Há no filme uma cena real, entre as cenas reais das balsas, já mencionadas aqui, e a dos descampados em meio as florestas, que foi gravada na cidade em que o filme foi filmado, que chama a atenção. A cena apresenta uma assembleia conduzida pelos moradores locais, todos com traços visivelmente indígenas, líderes dos sindicatos, que se referem ao governo como um “governo latifundiário”. Toda a história que se passa como pano de fundo ao romance não é ficção, é a história real, que de tempos em tempos é lembrada por reportagens especiais na grande imprensa e depois esquecida e abafada sob os números de grandes lucros.

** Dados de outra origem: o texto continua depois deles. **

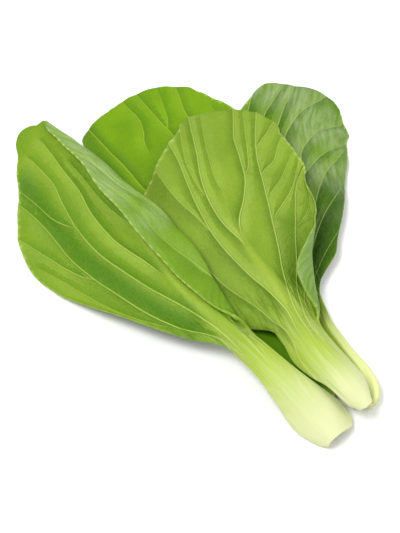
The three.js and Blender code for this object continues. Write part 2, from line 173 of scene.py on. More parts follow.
FRONT_LEFT = {
    "name": "leaf_front_left",
    "outer_colours": [(116, 147, 26), (68, 112, 0), (170, 194, 84)],
    "inner_colours": [(108, 144, 26), (74, 112, 6), (140, 172, 66)],
    "inner_stalk": [(140, 166, 46), (205, 212, 150)],
    "inner_sheen": 0.42,
    "shine_from": 122,
    "white_to": 48,
    "stalk_rounds": 400,
    "shade_side": 1,
    "valleys": [(0.95, 6, [(-26, 186), (-27.5, 160), (-26, 136), (-20.5, 113), (-14.5, 94), (-9, 76)])],
    "outer_face_up": True,
    "wave_phase": 0.4,
    "spine": [
        (-1.3, -96, 6.3), (-3.7, -83, 9.7), (-5.4, -69, 12.3), (-7.4, -51, 14), (-10.2, -33, 15),
        (-14.2, -4, 17), (-13.2, 38, 18), (-13.3, 77, 19), (-16.6, 107, 17),
    ],
    "roll": [(0, -30), (40, -22), (90, -6), (130, -2), (205, 0)],
    "stalk_edge": 2.1,
    "core": [(0, 5.5), (14, 7), (40, 6), (62, 4.8), (78, 3.4), (100, 2.4), (140, 1.5), (205, 0.9)],
    "rib": [
        (0, 3), (14, 7.6), (40, 5), (56, 4.4), (70, 4.9), (84, 3.8), (105, 2.8), (150, 1.8),
        (205, 0.8),
    ],
    "blade_from": 64,
    "cut": 1,
    "veins": [
        (1.0, [(-1, 96), (-3, 104), (-5, 112), (-8, 121), (-10.5, 131), (-11, 147), (-9.1, 160),
            (-8.6, 175), (-6.9, 187)]),
        (1.0, [(-1.5, 62), (-3, 76), (-6, 89), (-11, 102), (-15, 114), (-18.7, 128), (-20, 146),
            (-18.3, 161), (-16, 172), (-15.5, 184)]),
        (0.75, [(-20, 146), (-24.5, 154.5), (-27, 162.5), (-28.3, 175)]),
        (1.0, [(-3.7, 62), (-7.1, 70), (-12, 78), (-18, 93), (-23, 108), (-27, 120), (-30.8, 138),
            (-31.5, 155), (-33, 170)]),
        (0.75, [(-26.6, 119), (-30.8, 125), (-34.8, 134), (-38.4, 144.4), (-41.5, 153)]),
        (0.6, [(-12, 78), (-19, 88), (-27, 101), (-35, 118), (-41, 134)]),
        (0.6, [(-0.5, 130), (-2.5, 140), (-4, 152), (-4, 168)]),
        (0.8, [(1, 98), (4, 108), (8, 121), (10.5, 134), (11, 152), (9, 172)]),
        (0.8, [(2, 76), (6, 90), (12, 106), (17.5, 122), (21, 140), (20, 160)]),
        (0.8, [(4, 64), (10, 78), (18, 94), (25, 112), (28, 134)]),
        (0.6, [(6, 60), (14, 70), (23, 84), (30, 104)]),
    ],
    "left": {
        "cut": 0.4,
        "crown": 4.4,
        "ribs": [67, 82, 98, 115, 134, 154],
        "reach": [
            (0, 4.4), (3, 8.8), (8, 11.5), (15, 11.5), (28, 7.8), (46, 5), (57, 4.9), (74, 13.4),
            (94, 24.8), (112, 36.6), (128, 45), (144, 48.4), (159, 45.8), (170, 40.8), (177, 37.4),
            (186, 29.6), (194, 23), (200, 16.5),
        ],
        "climb": [
            (0, 0), (54, 0), (67, 34), (80, 60), (96, 70), (115, 64), (135, 51), (155, 34), (175, 16),
            (205, -5),
        ],
        "arch": [(0, -45), (14, -48), (40, -42), (62, -32), (80, -10), (205, -4)],
        "tilt": [(0, -2), (60, -2), (80, -9), (140, -12), (205, -9)],
        "bends": [
            [0, 1, [(0, -20), (50, -18), (60, 0), (205, 0)]],
            [0.2, 0.3, [(0, 0), (62, 0), (75, -25), (110, -25), (150, -16), (205, -8)]],
            [0.6, 0.3, [(0, 0), (62, 0), (75, 24), (110, 26), (150, 20), (205, 10)]],
        ],
    },
    "right": {
        "cut": -0.4,
        "crown": 0,
        "ribs": [62, 75, 90, 106, 124, 144],
        "reach": [
            (0, 12), (3, 15.8), (9, 16.6), (15, 15.4), (22, 13.4), (30, 11.4), (45, 9), (56, 8),
            (66, 10.4), (76, 15.2), (86, 19.8), (95, 24.2), (104, 27.4), (114, 31.4), (127, 33.8),
            (140, 34.8), (152, 34.2), (164, 28.4), (175, 23), (187, 17), (194, 8.8),
        ],
        "climb": [
            (0, 0), (54, 0), (63, 16), (76, 40), (90, 52), (108, 54), (128, 48), (150, 36), (175, 16),
            (205, -11),
        ],
        "arch": [(0, -45), (14, -48), (40, -42), (62, -32), (80, -6), (205, 0)],
        "tilt": [(0, -2), (50, -2), (70, 4), (205, 5)],
        "bends": [
            [0, 1, [(0, -20), (50, -18), (60, 0), (205, 0)]],
            [0.3, 0.21, [(0, 0), (54, 0), (62, 150), (75, 172), (165, 170), (205, 168)]],
        ],
    },
}

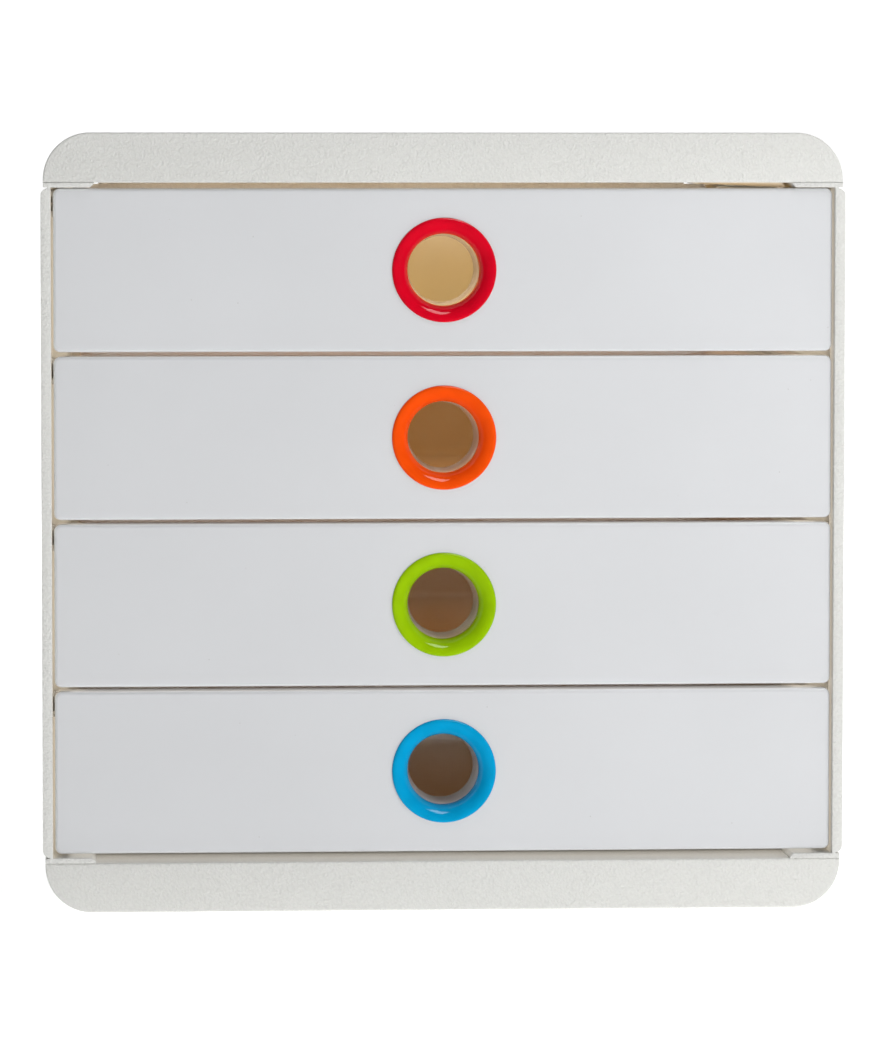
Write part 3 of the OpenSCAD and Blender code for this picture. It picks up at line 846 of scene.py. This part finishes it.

Na obra original de Marçal Aquino há outros personagens que não aparecem no filme. Personagens que trazem mais camadas a obra, como a Dona Jane, dona de uma pensão, que salva Cauby depois do seu apedrejamento; ou seu Altino, o Careca; o chinês Chang, fotografo da cidade e pedófilo. Todos personagens locais que constroem a comunidade onde a historia se passa.

A narrativa de Marçal Aquino já valeria pelo romance que ele traz, pelo puro prazer da leitura. Mas encontrar nessa obra essa denúncia e vê-la tratada com mais afinco no filme que ela originou torna-a ainda maior. “Eu receberia as piores notícias dos seus lindos lábios” invadiu as prateleiras das livrarias e tem levado esse confronto que ocorre no interior do Brasil de forma velada e distante da imprensa aos olhos dos leitores. A arte da escrita de Aquino, e das imagens de Renato Ciasca e Beto Brant é bela, envolvente e cumpre o papel de denunciar aquilo que finge não se ver.